CHALLENGE -
The entries below contain a line with "What bpy script" and a line with "it hangs from.". Retype exactly everything from the first down to the second, both included, and nothing else.

ENTRIES SUPPLIED -
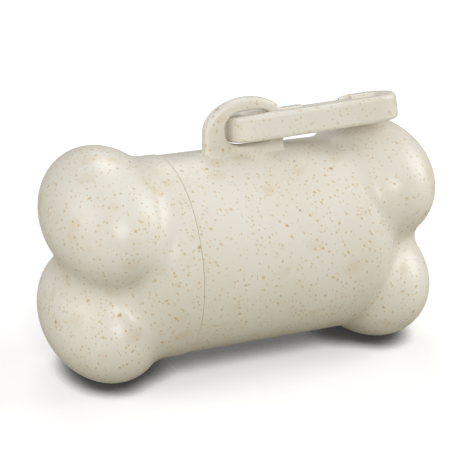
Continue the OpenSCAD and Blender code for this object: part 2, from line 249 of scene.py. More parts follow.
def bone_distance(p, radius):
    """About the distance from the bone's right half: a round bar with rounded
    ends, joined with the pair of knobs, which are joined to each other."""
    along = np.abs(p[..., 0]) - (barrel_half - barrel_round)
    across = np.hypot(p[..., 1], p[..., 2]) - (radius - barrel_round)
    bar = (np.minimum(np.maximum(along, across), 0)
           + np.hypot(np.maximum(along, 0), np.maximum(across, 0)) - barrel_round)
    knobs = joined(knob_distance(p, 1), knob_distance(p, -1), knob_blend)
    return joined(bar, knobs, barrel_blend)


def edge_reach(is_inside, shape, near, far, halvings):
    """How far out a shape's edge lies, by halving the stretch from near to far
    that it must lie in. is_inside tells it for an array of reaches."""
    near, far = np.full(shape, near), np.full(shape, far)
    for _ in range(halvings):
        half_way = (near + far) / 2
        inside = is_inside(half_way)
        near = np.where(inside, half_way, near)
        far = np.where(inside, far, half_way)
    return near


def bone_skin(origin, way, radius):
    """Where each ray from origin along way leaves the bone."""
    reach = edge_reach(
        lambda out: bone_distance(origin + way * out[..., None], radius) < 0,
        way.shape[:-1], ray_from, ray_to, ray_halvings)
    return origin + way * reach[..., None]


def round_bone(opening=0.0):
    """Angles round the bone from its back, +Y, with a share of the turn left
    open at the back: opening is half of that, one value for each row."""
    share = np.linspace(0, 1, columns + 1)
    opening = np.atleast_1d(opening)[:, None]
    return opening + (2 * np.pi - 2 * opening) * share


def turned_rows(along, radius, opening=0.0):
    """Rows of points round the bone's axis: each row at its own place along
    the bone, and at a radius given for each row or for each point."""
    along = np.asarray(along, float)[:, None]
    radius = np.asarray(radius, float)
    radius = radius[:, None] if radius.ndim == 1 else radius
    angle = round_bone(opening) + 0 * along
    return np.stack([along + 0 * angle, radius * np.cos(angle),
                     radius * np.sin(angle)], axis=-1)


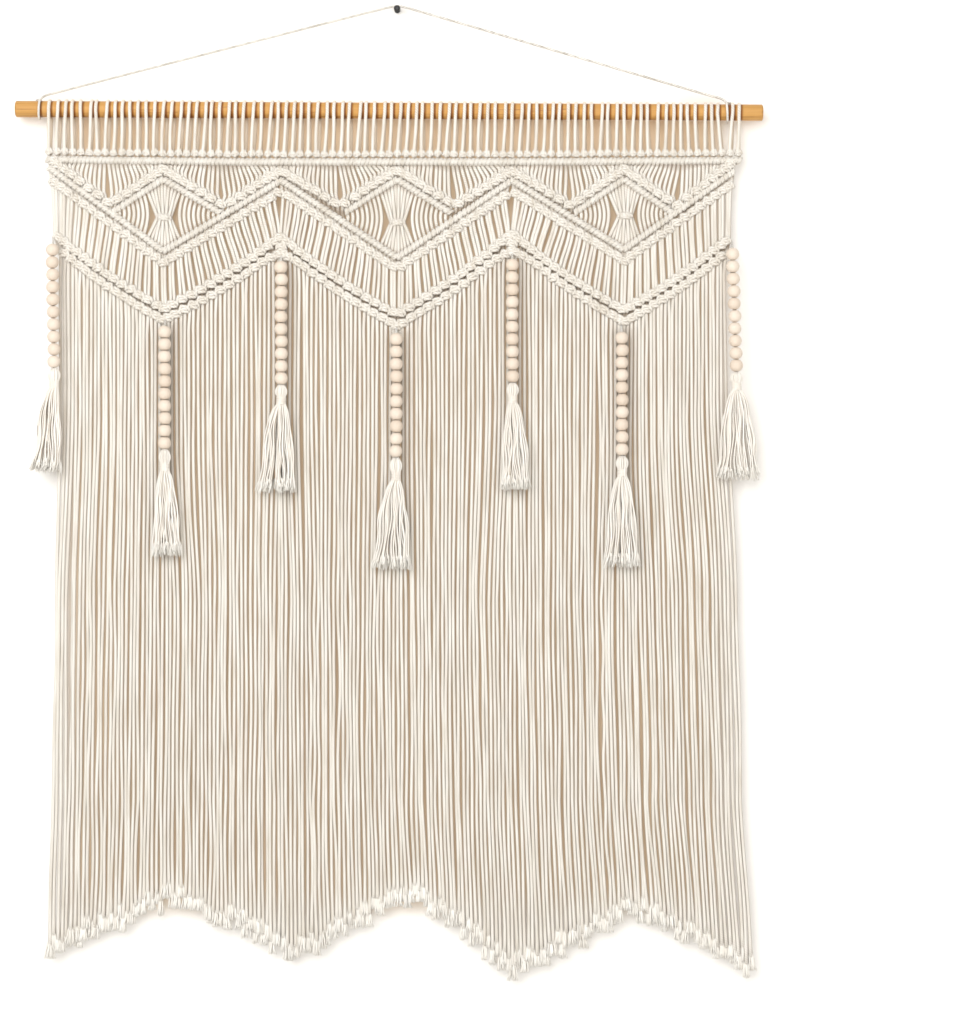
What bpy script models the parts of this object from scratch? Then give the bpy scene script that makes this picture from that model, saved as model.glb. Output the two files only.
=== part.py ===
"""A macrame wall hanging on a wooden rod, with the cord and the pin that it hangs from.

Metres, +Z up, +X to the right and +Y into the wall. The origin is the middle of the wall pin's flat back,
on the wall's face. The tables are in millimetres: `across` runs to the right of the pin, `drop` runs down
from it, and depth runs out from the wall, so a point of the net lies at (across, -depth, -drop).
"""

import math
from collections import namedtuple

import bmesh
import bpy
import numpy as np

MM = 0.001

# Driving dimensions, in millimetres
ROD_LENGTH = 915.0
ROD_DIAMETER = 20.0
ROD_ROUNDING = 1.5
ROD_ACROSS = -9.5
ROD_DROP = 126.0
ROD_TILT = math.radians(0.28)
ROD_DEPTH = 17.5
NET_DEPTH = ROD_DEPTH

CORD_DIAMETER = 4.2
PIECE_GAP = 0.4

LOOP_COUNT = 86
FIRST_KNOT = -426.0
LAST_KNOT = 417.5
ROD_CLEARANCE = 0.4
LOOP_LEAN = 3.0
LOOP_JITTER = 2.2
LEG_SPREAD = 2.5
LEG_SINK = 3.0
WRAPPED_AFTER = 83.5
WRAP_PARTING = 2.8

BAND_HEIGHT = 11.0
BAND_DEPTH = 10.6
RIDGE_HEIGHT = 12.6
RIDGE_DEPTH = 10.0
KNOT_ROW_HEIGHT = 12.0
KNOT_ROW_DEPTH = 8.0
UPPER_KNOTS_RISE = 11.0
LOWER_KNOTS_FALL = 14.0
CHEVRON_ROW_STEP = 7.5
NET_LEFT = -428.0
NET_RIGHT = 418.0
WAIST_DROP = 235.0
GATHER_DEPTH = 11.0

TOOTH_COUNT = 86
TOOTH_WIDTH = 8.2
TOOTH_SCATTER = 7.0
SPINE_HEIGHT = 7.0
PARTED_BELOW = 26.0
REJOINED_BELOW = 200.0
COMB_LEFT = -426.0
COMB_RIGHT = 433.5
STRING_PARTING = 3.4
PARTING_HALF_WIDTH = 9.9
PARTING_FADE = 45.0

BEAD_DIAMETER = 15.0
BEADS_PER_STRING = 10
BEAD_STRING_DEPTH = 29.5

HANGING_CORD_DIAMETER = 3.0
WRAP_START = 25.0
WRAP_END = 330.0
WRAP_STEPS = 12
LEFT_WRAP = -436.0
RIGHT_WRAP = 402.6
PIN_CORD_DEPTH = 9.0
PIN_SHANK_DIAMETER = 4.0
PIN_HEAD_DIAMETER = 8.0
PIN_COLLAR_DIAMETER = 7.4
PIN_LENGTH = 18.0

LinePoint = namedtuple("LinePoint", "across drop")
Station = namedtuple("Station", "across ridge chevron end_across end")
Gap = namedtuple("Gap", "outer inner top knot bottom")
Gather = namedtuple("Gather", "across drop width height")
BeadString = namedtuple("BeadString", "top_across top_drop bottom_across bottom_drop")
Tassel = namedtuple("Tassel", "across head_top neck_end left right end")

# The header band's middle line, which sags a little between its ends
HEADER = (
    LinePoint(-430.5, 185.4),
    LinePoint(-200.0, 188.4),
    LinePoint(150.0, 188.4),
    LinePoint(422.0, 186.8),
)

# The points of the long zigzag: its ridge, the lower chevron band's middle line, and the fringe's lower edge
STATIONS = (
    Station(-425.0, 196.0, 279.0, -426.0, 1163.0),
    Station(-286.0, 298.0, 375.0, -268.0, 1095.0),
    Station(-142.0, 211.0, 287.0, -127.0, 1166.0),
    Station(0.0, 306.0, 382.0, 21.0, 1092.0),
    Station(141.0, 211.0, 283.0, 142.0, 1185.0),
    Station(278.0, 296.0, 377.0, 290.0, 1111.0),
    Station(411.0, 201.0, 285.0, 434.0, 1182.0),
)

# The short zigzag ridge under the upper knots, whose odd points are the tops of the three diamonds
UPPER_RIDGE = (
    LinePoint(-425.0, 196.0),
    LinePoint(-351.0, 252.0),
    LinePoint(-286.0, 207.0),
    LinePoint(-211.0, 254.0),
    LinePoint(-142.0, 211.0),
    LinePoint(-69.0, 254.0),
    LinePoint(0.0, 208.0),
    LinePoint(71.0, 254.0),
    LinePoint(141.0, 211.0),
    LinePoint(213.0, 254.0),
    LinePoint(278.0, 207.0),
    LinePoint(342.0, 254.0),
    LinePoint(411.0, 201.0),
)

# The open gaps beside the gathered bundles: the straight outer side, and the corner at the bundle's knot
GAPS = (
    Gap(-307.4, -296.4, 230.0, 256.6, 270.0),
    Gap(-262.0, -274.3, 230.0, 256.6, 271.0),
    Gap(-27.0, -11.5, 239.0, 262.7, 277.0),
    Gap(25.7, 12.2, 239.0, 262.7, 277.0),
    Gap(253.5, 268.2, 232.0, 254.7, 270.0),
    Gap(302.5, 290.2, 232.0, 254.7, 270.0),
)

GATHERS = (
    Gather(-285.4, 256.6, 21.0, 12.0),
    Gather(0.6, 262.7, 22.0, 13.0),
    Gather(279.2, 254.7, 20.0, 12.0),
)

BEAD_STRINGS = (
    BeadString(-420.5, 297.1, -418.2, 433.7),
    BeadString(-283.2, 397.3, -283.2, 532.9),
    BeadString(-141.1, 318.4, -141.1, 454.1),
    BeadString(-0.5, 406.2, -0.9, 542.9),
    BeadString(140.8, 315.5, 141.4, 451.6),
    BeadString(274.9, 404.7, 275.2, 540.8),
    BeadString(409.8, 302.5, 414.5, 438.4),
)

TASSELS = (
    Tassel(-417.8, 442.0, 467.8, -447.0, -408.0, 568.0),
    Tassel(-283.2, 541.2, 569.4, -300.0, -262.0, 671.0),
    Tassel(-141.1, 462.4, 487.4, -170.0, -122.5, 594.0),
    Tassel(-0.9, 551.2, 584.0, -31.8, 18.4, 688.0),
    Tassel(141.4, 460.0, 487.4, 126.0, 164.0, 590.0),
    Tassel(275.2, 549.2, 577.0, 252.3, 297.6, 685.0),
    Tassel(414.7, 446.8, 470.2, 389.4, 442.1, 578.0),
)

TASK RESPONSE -
What bpy script models the parts of this object from scratch? Then give the bpy scene script that makes this picture from that model, saved as model.glb. Output the two files only.
=== part.py ===
"""A macrame wall hanging on a wooden rod, with the cord and the pin that it hangs from.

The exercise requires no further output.